On a lighter note, I am thrilled to hear Burnin' Train was written in 1993. The mystery is now revealed, it is not about Patti going through menopause, the song is about sex after childbirth. 😊
I don't have any notable concerns about some of the songs on the album being written earlier. I'm one of those 'wanting to know where Bruce stands now' fans, and fortunately, my curiosity got quenched with the few new songs. These songs revealed what has been on his mind lately. The crux is unmistakably evident. I would have been a bit worried had this not been the case, and had the album not included any new material. Mainly because of my perhaps egoistic but enduring interest in his state of mind. The reason is probably my age, as I'm walking the path of life 2,5 decades behind him, and he has sort of been my life guru, my guide, walking ahead of me like a lookout. If he were suddenly going to stop on this path and quit sharing his insights, my walk would be lonelier and more painful. It is slowly getting darker for me too, and I'd love to continue to admire his songwriting talents in the future, provoked by the mystifying farewell and all other burdens of aging.

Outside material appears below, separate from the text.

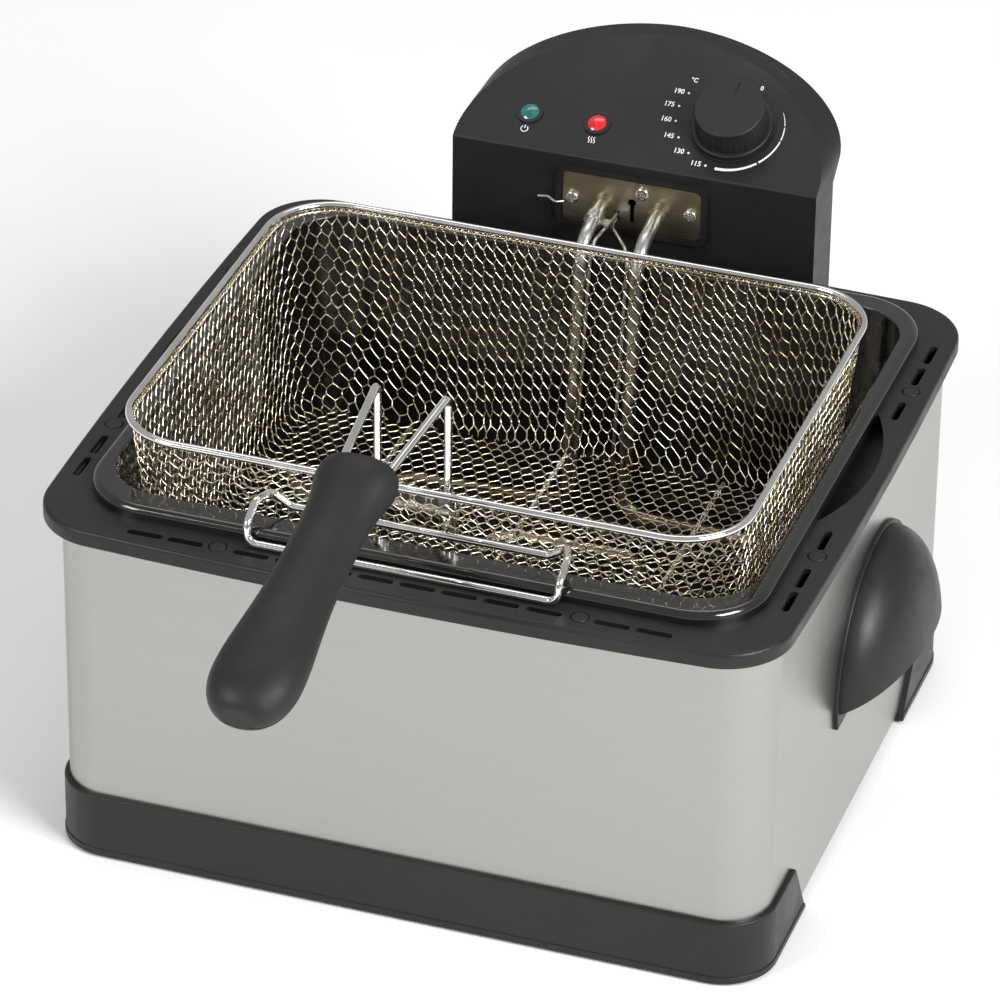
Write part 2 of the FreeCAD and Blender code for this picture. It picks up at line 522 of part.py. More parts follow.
def yz_rr(hx, z0, z1, r, y0, y1):
    w = rr(hx, z0, z1, r, 0)
    s = Part.Face(w).extrude(V(0, 0, 1.0 * (y1 - y0)))
    m = FreeCAD.Matrix(1, 0, 0, 0, 0, 0, -1, y1, 0, 1, 0, 0, 0, 0, 0, 1)
    return s.transformGeometry(m)


border = yz_rr(PX + 3.4, PZ0 - 3.0, PZ1 + 3.0, 6.0, HEAD_Y - 2.2, HEAD_Y + 1.0).cut(yz_rr(PX + 0.4, PZ0 - 0.4, PZ1 + 0.4, 3.4, HEAD_Y - 6, HEAD_Y + 6))
fsh = fsh.fuse(border)
fsh = fsh.cut(yz_rr(PX - 3.0, PZ0 + 3.0, PZ1 - 3.0, 2.5, HEAD_Y - 6, HEAD_Y + 6))
# tongues that run in the housing's rails
for sx in (-1, 1):
    fsh = fsh.fuse(box(sx * 70 - 6.5, sx * 70 + 6.5, 159.6, HEAD_Y + 1, 80, 168))
# holes for lamps and knob shaft
for x in (LAMP_GREEN, LAMP_RED):
    fsh = fsh.cut(cyl(panel(x, LAMP_S, 3), N * -1, 5.9, 12))
fsh = fsh.cut(cyl(panel(KNOB_X, KNOB_S, 3), N * -1, 3.6, 12))
# shallow round recess under the knob
fsh = fsh.cut(cyl(panel(KNOB_X, KNOB_S, -0.6), N, 21.6, 4))
put("head_front_shell", fsh.removeSplitter())
# rear cover: vents, screw wells, button and gland holes
RC = HEAD_BACK
for i in range(7):
    rsh = rsh.cut(box(-60, -20, RC - 5, RC + 5, 170 + i * 5.5, 172.6 + i * 5.5))
    rsh = rsh.cut(box(20, 60, RC - 5, RC + 5, 170 + i * 5.5, 172.6 + i * 5.5))
BTN = V(48, RC, 118)
GLD = V(-52, RC, 92)
rsh = rsh.cut(cyl(BTN - V(0, 8, 0), V(0, 1, 0), 4.6, 16))
rsh = rsh.cut(cyl(GLD - V(0, 8, 0), V(0, 1, 0), 5.0, 16))
put("head_rear_cover", rsh.removeSplitter())
RCS = [(-78, 80), (78, 80), (-78, 200), (78, 200)]
put("rear_cover_screws", comp([screw_head(V(x, RC, z), V(0, 1, 0), 3.2, 1.8) for x, z in RCS]))
put("cord_gland", fillet(cyl(GLD - V(0, 4, 0), V(0, 1, 0), 4.8, 6).fuse(cyl(GLD, V(0, 1, 0), 8.0, 3.5)).fuse(cyl(GLD + V(0, 3.5, 0), V(0, 1, 0), 6.2, 8.5)).removeSplitter(), 1.2,
                         lambda b, e: b.YMin > RC + 11.9).cut(cyl(GLD - V(0, 10, 0), V(0, 1, 0), 3.5, 30)))

# element plate with keyhole and drain slot
pt = yz_rr(PX, PZ0, PZ1, 3.0, HEAD_Y - 1.3, HEAD_Y)
pt = pt.cut(cyl(V(0.4, HEAD_Y - 5, 211.4), V(0, 1, 0), 2.1, 10)).cut(box(-0.7, 1.5, HEAD_Y - 5, HEAD_Y + 5, 200.5, 211.4))
pt = pt.cut(box(-8.6, -5.8, HEAD_Y - 5, HEAD_Y + 5, 200.2, 206.0))
for sx in (-1, 1):
    pt = pt.cut(cyl(V(sx * TUBE_X, HEAD_Y - 5, TUBE_Z), V(0, 1, 0), TUBE_R + 0.02, 10))
put("element_plate", pt)
PS = [(-30.2, 209.4), (5.7, 217.6), (30.3, 210.0)]
put("plate_screws", comp([screw_head(V(x, HEAD_Y - 1.3, z), V(0, -1, 0), 3.4, 2.0, 1.0) for x, z in PS]))
put("element_ferrules", comp([cyl(V(sx * TUBE_X, HEAD_Y - 1.3, TUBE_Z), V(0, -1, 0), 5.4, 1.6).fuse(cyl(V(sx * TUBE_X, HEAD_Y - 2.9, TUBE_Z), V(0, -1, 0), 4.5, 2.2)).removeSplitter().cut(
    cyl(V(sx * TUBE_X, HEAD_Y + 5, TUBE_Z), V(0, -1, 0), TUBE_R + 0.02, 20)) for sx in (-1, 1)]))
# heating element: two legs over the bowl's edge and a looped run near the floor of the bowl
EZ = 64.0
LEG_LOW = TUBE_Y - 10.0
pts = [(-TUBE_X, HEAD_Y + 14, TUBE_Z), (-TUBE_X, HEAD_Y - 8, TUBE_Z), (-TUBE_X, TUBE_Y + 4, TUBE_Z - 4.5), (-TUBE_X, LEG_LOW, EZ), (-104, LEG_LOW - 4, EZ), (-104, -96, EZ), (-40, -96, EZ), (-40, 84, EZ),
       (40, 84, EZ), (40, -96, EZ), (104, -96, EZ), (104, LEG_LOW - 4, EZ), (TUBE_X, LEG_LOW, EZ), (TUBE_X, TUBE_Y + 4, TUBE_Z - 4.5), (TUBE_X, HEAD_Y - 8, TUBE_Z), (TUBE_X, HEAD_Y + 14, TUBE_Z)]
el = tube(path(pts, [30, 17, 12, 14, 16, 16, 16, 16, 16, 16, 14, 12, 17, 30]), TUBE_R)
print("element", el.isValid(), el.Volume)
put("heating_element", el)
# sensor bulbs held on the element and the thin tubes that lead to them
bulb1 = cyl(V(-92.0, -40, EZ + 6.6), V(0, 1, 0), 2.6, 95)
bulb2 = cyl(V(92.0, -40, EZ + 6.6), V(0, 1, 0), 2.3, 80)
put("thermostat_bulb", bulb1)
put("cutout_bulb", bulb2)
cp = []
cp.append(tube(path([(-7.2, HEAD_Y + 10, 204.4), (-7.2, HEAD_Y - 10, 204.4), (-9.4, TUBE_Y + 4, 204.0), (-9.4, LEG_LOW - 6.5, EZ + 8), (-92.0, LEG_LOW - 16, EZ + 6.6), (-92.0, 55.0, EZ + 6.6)], [10, 9, 8, 10]), 0.9))
cp.append(tube(path([(-7.2, HEAD_Y + 10, 201.6), (-7.2, HEAD_Y - 10, 201.6), (9.4, TUBE_Y + 4, 203.0), (9.4, LEG_LOW - 6.5, EZ + 8), (92.0, LEG_LOW - 16, EZ + 6.6), (92.0, 40.0, EZ + 6.6)], [10, 9, 8, 10]), 0.9))
put("capillaries", comp(cp))
clips = []
for x, ys in ((-1, (-25, 35)), (1, (-25, 25))):
    for y in ys:
        c = cyl(V(x * 104, y, EZ), V(0, 1, 0), TUBE_R + 1.1, 5).fuse([cyl(V(x * 92, y, EZ + 6.6), V(0, 1, 0), 3.7, 5), box(min(x * 92, x * 104), max(x * 92, x * 104), y, y + 5, EZ + 3.2, EZ + 4.6)])
        c = c.cut(cyl(V(x * 104, y - 1, EZ), V(0, 1, 0), TUBE_R + 0.02, 7)).cut(cyl(V(x * 92, y - 1, EZ + 6.6), V(0, 1, 0), 2.6 if x < 0 else 2.3, 7))
        clips.append(c)
put("bulb_clips", comp(clips))
# strap clamp on the left leg, near the plate
d = (V(-TUBE_X, TUBE_Y + 4, TUBE_Z - 4.5) - V(-TUBE_X, HEAD_Y - 8, TUBE_Z)).normalize()
p = V(-TUBE_X, HEAD_Y - 8, TUBE_Z) + d * 4.5
cl = cyl(p, d, TUBE_R + 1.0, 5).fuse(box(-TUBE_X + 3.0, -TUBE_X + 8.5, HEAD_Y - 18.2, HEAD_Y - 13.0, TUBE_Z - 2.6, TUBE_Z - 1.4)).cut(cyl(p - d * 5, d, TUBE_R + 0.02, 16))
put("element_clamp", cl)
# short crimped wire end that stands out at the plate's left edge
put("wire_stub", tube(path([(-34.4, HEAD_Y - 2.4, 206.6), (-38.0, HEAD_Y - 4.6, 206.6), (-42, HEAD_Y - 3.8, 208.6), (-47, HEAD_Y - 4.4, 208.2)], [2.5, 2.5]), 0.7))

# lamps
def lamp(x):
    b = cyl(panel(x, LAMP_S, -2.2), N * 1, 5.8, 2.9)
    b = b.cut(cyl(panel(x, LAMP_S, -4), N, 4.75, 8))
    ringo = cyl(panel(x, LAMP_S, 0.0), N, 6.7, 0.8).cut(cyl(panel(x, LAMP_S, -1), N, 4.75, 8))
    return b.fuse(ringo).removeSplitter()


def lens(x):
    """Turned lens: a straight barrel with a shallow dome, drawn upright and then set square to the panel."""
    top = [V(4.7, 0, 5.575), V(2.6, 0, 6.52), V(0.6, 0, 6.88)]
    pts = [V(0, 0, 0), V(4.7, 0, 0), top[0]]
    e = [Part.LineSegment(pts[0], pts[1]).toShape(), Part.LineSegment(pts[1], pts[2]).toShape(), Part.Arc(*top).toShape(),
         Part.LineSegment(top[2], V(0, 0, 6.88)).toShape(), Part.LineSegment(V(0, 0, 6.88), pts[0]).toShape()]
    w = Part.Wire(e)
    s = Part.Face(w).revolve(V(0, 0, 0), V(0, 0, 1), 360)
    if s.Volume < 0:
        s.reverse()
    s.Placement = FreeCAD.Placement(panel(x, LAMP_S, -5.0), FreeCAD.Rotation(V(0, 0, 1), N))
    return s


put("lamp_bezels", comp([lamp(LAMP_GREEN), lamp(LAMP_RED)]))
put("power_lamp_lens", lens(LAMP_GREEN))
put("ready_lamp_lens", lens(LAMP_RED))
put("lamp_bodies", comp([cyl(panel(x, LAMP_S, -5.0), N * -1, 4.4, 9) for x in (LAMP_GREEN, LAMP_RED)]))


def obox(c, ux, uy, uz, lx, ly, lz):
    q = c - ux * (lx / 2) - uy * (ly / 2)
    f = Part.Face(Part.makePolygon([q, q + ux * lx, q + ux * lx + uy * ly, q + uy * ly, q]))
    return f.extrude(uz * lz)


put("thermostat_body", obox(panel(KNOB_X, KNOB_S - 3, -2.25), V(1, 0, 0), E2, N * -1, 24, 20, 11).cut(cyl(panel(KNOB_X, KNOB_S, 1), N * -1, 3.3, 11)))
put("thermal_cutout", cyl(V(BTN.x, 186.0, BTN.z), V(0, 1, 0), 9.0, 8).fuse(box(BTN.x - 11, BTN.x + 11, 184.0, 186.0, BTN.z - 9, BTN.z + 9)).removeSplitter())
tb = box(-30, 10, 180, 192, 100, 116)
for i in range(4):
    tb = tb.cut(cyl(V(-25 + i * 10, 193, 108), V(0, -1, 0), 2.4, 5))
put("terminal_block", tb)
put("microswitch", box(-80, -60, 176.5, 183, 150, 161).fuse(cyl(V(-70, 179.5, 149), V(0, 0, 1), 1.4, 3)).removeSplitter())

# dial ring round the knob, knob and shaft
put("dial_ring", cyl(panel(KNOB_X, KNOB_S, -0.6), N, 21.4, 0.9).cut(cyl(panel(KNOB_X, KNOB_S, -3), N, 3.6, 8)))
kb = panel(KNOB_X, KNOB_S, 0.7)
kn = cyl(kb, N, 20.4, 2.6)
kn = fillet(kn, 1.0, lambda b, e: (e.CenterOfMass - (kb + N * 2.6)).Length < 0.01)
cone = Part.makeCone(18.3, 17.3, 13.4, kb + N * 2.0, N)
nf = 40
u1, u2 = V(1, 0, 0), E2
flutes = []
for i in range(nf):
    a = 2 * math.pi * i / nf
    rad = u1 * math.cos(a) + u2 * math.sin(a)
    q = kb + N * 3.0 + rad * 18.95
    q2 = kb + N * 13.2 + rad * 18.3
    flutes.append(cyl(q, (q2 - q).normalize(), 0.95, (q2 - q).Length))
cone = cone.cut(comp(flutes))
cone = fillet(cone, 1.0, lambda b, e: (e.CenterOfMass - (kb + N * 15.4)).Length < 0.05)
pa = math.radians(5.0)
pd = u2 * math.cos(pa) + u1 * math.sin(pa)
pp = pd.cross(N).normalize()
mk = kb + N * 15.0 + pd * 8.0 - pp * 0.45
mark = Part.Face(Part.makePolygon([mk, mk + pp * 0.9, mk + pp * 0.9 + pd * 7.2, mk + pd * 7.2, mk])).extrude(N * 2)
cone = cone.cut(mark)
knob = kn.fuse(cone).removeSplitter()
knob = knob.cut(cyl(kb + N * -1, N, 3.0, 12))
put("knob", knob)
put("knob_shaft", cyl(panel(KNOB_X, KNOB_S, -8.5), N, 3.0, 8.5 + 0.7 + 11.0))
bt = cyl(BTN - V(0, 8.0, 0), V(0, 1, 0), 3.9, 10.8)
bt = fillet(bt, 0.8, lambda b, e: b.YMin > RC + 2.7)
bt = bt.fuse(cyl(BTN - V(0, 4.2, 0), V(0, 1, 0), 5.6, 1.2)).removeSplitter()
put("reset_button", bt)

# ================================================================ write
lo, hi_ = V(1e9, 1e9, 1e9), V(-1e9, -1e9, -1e9)
for n, s in shapes.items():
    s = s.copy()
    s.translate(V(0, YS, 0))
    b = s.BoundBox
    lo = V(min(lo.x, b.XMin), min(lo.y, b.YMin), min(lo.z, b.ZMin))
    hi_ = V(max(hi_.x, b.XMax), max(hi_.y, b.YMax), max(hi_.z, b.ZMax))
    print("%-26s valid=%s solids=%d vol=%.0f  x %.1f..%.1f y %.1f..%.1f z %.1f..%.1f" % (n, s.isValid(), len(s.Solids), s.Volume, b.XMin, b.XMax, b.YMin, b.YMax, b.ZMin, b.ZMax))
    s.exportStep("parts/" + n + ".step")
print("nodes", len(shapes), "box", lo, hi_, "centre y", (lo.y + hi_.y) / 2)
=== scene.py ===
"""Looks of the deep fryer: finishes on the CAD pieces, the woven wire of the basket and the printed dial."""

import json
import math
import random

import bpy
import numpy as np
from mathutils import Matrix, Vector, noise as mnoise


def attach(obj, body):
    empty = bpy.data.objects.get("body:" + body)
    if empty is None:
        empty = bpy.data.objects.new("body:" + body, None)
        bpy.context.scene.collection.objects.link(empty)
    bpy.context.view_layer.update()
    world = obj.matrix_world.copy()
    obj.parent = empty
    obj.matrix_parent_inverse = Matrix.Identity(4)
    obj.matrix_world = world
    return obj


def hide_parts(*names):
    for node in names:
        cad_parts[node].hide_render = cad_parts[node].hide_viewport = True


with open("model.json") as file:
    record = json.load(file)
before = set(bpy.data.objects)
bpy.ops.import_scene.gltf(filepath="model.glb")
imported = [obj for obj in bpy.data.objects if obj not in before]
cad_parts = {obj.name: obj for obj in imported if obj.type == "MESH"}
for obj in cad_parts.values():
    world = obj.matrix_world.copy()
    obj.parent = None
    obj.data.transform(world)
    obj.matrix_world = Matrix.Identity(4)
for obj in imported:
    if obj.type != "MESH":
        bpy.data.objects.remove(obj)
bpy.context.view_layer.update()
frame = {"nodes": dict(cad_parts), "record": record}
random.seed(11)
NODES = frame["nodes"]
YS = 41.2                      # the housing's own centre lies this far behind the origin, mm


def M(x, y, z):
    """mm about the housing's centre to metres in the row frame"""
    return Vector((x / 1000.0, (y + YS) / 1000.0, z / 1000.0))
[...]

No I don't care. I think JF makes a very good point about a writer always having a notebook handy and I have read this about numerous authors, who will note down an odd snippet for later use. I am sure a song writer would also frequently be strumming a guitar/playing a few notes on a piano etc for the very same reason. When these ideas come to fruition they are still new to the audience.
To be honest, in this year of disappointment after disappointment to be nitpicking about when certain songs were written just pisses me off - he gave me plenty this year when he could have just hunkered down at his farm with Patty and done nothing for his fans.
I am aware that I see pretty much everything he does through rose tinted specs, but I am a fan on a fan forum - get over it!!
I can actually see why a fan might be concerned about Bruce apparently only having written a half dozen new songs in the past many years, as it does indicate a certain drying up of that famously over-productive well.
For me, context matters. So "My City of Ruins" had its context changed by its placement on The Rising, where it fit perfectly, and it didn't matter that it had been written earlier and for something different. I had never heard "Long Time Comin'" before Devils & Dust, that I could recall, so I don't care that it was 10 years old
So it is with this new album. They're new to me. Yes, as a hardcore fan, I guess I'd be a bit sad if he never wrote again, or if his writing dried up significantly, and there is some evidence of that. But there are worse fates and if there's one thing hardcore Springsteen fans should know by now, it's to never count this guy out.
From a writer's perspective, nothing is old if you haven't used it yet. I have notebooks and files brimming with unfinished stories, outlines, notes and ideas. If I'm lucky, I'll use all the good ones before I die.